Rabbine yaklaşma ve ümmetine yakınlaşma vesilesi olarak kurban kesen Resûl-i Ekrem Efendimiz, bir hadisinde şöyle buyurmuştu: “Kurban, daha kanı yere düşmeden Allah katında kabule mazhar olur.” (Tirmizî, Edâhî, 1)

Kurban Bayramını idrak ettik. Hac mevsiminin bağrında, Hz. İbrahim’in yolunda kurbanlar kestik. Kabul olunması niyazıyla dualar ederek, tekbirler getirip içimiz ürpererek kurban sunduk Allah’a. Hamdimizi, şükrümüzü, takvamızı yoldaş ederek yolladık kurbanları. Sıratta karşımıza çıkacakları, hesapta şahidimiz olacakları, salih amel sayılacakları ümidiyle kestik kurbanlarımızı.

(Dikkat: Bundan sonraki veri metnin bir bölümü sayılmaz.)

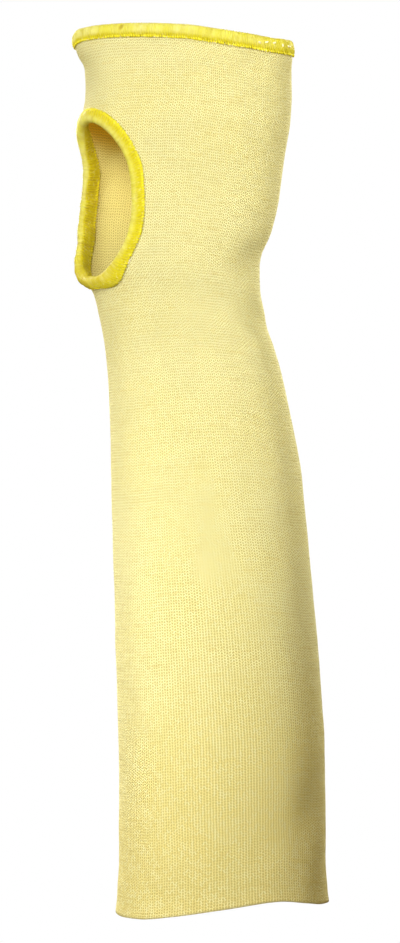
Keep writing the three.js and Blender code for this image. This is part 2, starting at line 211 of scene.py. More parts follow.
# up the sleeve, from one girth, to the next, share of the width, of the depth, lean, sway, swell
SECTIONS = [
    (-0.02, ARM_EDGE, FOREARM, 0, 0, 0, 0, 0),
    (0.013, ARM_EDGE, FOREARM, 0, 0.15, 0, 0, 0),
    (0.054, ARM_EDGE, FOREARM, 1, 0.5, 0, -0.1, 0),
    (0.163, ARM_EDGE, FOREARM, 1, 1, 0.01, -0.3, 0),
    (0.245, FOREARM, WRIST, 0.05, 0.02, 0.07, -0.4, 0),
    (0.328, FOREARM, WRIST, 0.15, 0.1, 0.155, -0.4, 0),
    (0.41, FOREARM, WRIST, 0.275, 0.25, 0.25, -0.3, 0),
    (0.492, FOREARM, WRIST, 0.4, 0.42, 0.345, -0.1, 0),
    (0.547, FOREARM, WRIST, 0.6, 0.58, 0.45, 0.05, 0),
    (0.602, FOREARM, WRIST, 0.8, 0.76, 0.58, 0.15, 0),
    (0.643, FOREARM, WRIST, 0.95, 0.92, 0.73, 0.2, 0),
    (0.684, WRIST, PALM, 0, 0, 0.915, 0.2, 0),
    (0.6975, WRIST, PALM, 0, 0, 0.955, 0.2, 0.06),
    (0.711, WRIST, PALM, 0.01, 0, 0.97, 0.2, 0.52),
    (0.725, WRIST, PALM, 0.045, 0.05, 0.975, 0.22, 0.86),
    (0.7386, WRIST, PALM, 0.12, 0.15, 0.96, 0.25, 0.96),
    (0.766, WRIST, PALM, 0.41, 0.35, 0.9, 0.3, 0.9),
    (0.807, WRIST, PALM, 0.73, 0.6, 0.895, 0.45, 0.42),
    (0.848, WRIST, PALM, 0.88, 0.85, 0.865, 0.6, 0),
    (0.889, WRIST, PALM, 1, 1, 0.79, 0.75, 0),
    (0.917, PALM, HAND_EDGE, -0.4, 0.2, 0.725, 0.85, 0),
    (0.937, PALM, HAND_EDGE, -0.5, 0.35, 0.71, 0.9, 0),
    (0.954, PALM, HAND_EDGE, -0.4, 0.58, 0.72, 0.95, 0),
    (0.966, PALM, HAND_EDGE, 0.6, 0.8, 0.775, 1, 0),
    (0.979, PALM, HAND_EDGE, 1, 0.95, 0.83, 1, 0),
    (1.01, PALM, HAND_EDGE, 1, 1, 0.835, 1, 0),
]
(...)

Kurban etlerini yakınlarımıza ve sevdiklerimize ikram ettik.Gönülden el uzatmak istediğimiz ihtiyaç sahipleriyle paylaştık. Yakınlarımız var elbet, sevdiklerimiz var. Özünde yakınlaşma olan bu ibadet vesilesiyle bir defa daha sorduk kendimize: En yakınımızda kim olsun istiyoruz? En çok kimi seviyoruz? Kiminle aramızdaki mesafenin kısalmasını diliyoruz? Kime olan bağlılığımızı vazgeçilmez görüyoruz?

Yakınlığa “kurbiyet” diyoruz. Kurban ile aynı kökten geliyor bu kelime. İçinde Hz. İbrahim’in oğlu İsmail’e olan büyük sevgisi de var, İsmail’in Allah’a olan itaati de… Babalarımızın kurbana verdiği emek de var, annelerimizin bayram sabahı ışıldayan samimiyeti de… Doğrusu kurban, bize yakınlarımızın ötesindeki yakını, sevdiklerimizin yücesindeki sevgiliyi hatırlatıyor. Allah’a olan yakınlaşma arzumuz, O’na olan saygımız ve aşkımız kurban ile artarken, Peygamberimizden öğreniyoruz ki Allah da kurban kesmemizden gayet hoşnut oluyor ve derhal kabul buyuruyor. Yeter ki içinde ihlas olsun, yeter ki niyetinde teslimiyet olsun…

Kurbanda bir feda ediş var, feda olmaya işaret ediyor. Kurbanda bir adayış var, adanmaya işret ediyor. Kurban keserken “biz de her an canımızı işte böyle Allah yoluna feda kılmaya hazırız” diyoruz. “Biz de bütün varlığımızla kendimizi O’nun yoluna adadık, yeter ki O razı olsun” diyoruz. “Şu üç günlük dünya hayatı böyle bir anda bitecek, bitişteki yeniden başlangıca hazır mıyım?” diye kendimize soruyoruz. Malımız mülkümüz, evimiz işimiz, evlad ü ıyalimiz yakınımızda ve değerli gibi görünse de aslında kurban ile en değerlimizi en yakınımıza sunmaya ahdediyoruz. Can hazinemizi Allah’a sunacak cesareti topluyoruz…

Biz bu feda oluşun provasını yapaduralım, kendini çoktan O’nun yoluna feda etmiş canlar yatıyor Gazze topraklarında.

Allah’a olan can borcunu şehadetle ödemiş, namazı kılınmasa da kabri kazılmasa da çoktan cennet ağaçlarının dallarına konmuş canlar…

Daha kanı yere düşmeden dergâh-ı izzette makbul olan kurbanlar gibi canlar…

Biz bu bayram, yakınlığa, yakınlaşmaya, kardeşlerimizle bütünleşmeye uğraşırken, meleklerin yakını olmuş, bir ilâhî nida ile huzura çağrılmış canlar…

Filistinli şehitleri rahmetle anıyoruz. Dünyanın hangi köşesinde olursa olsun canını bu yüce din uğruna feda etmekten kaçınmayan şehitleri hürmetle anıyoruz. Vatanımızı bize emanet eden şehit atalarımızı minnetle anıyoruz. Kurbiyetleri bize örnek, Hak katında mübarek olsun.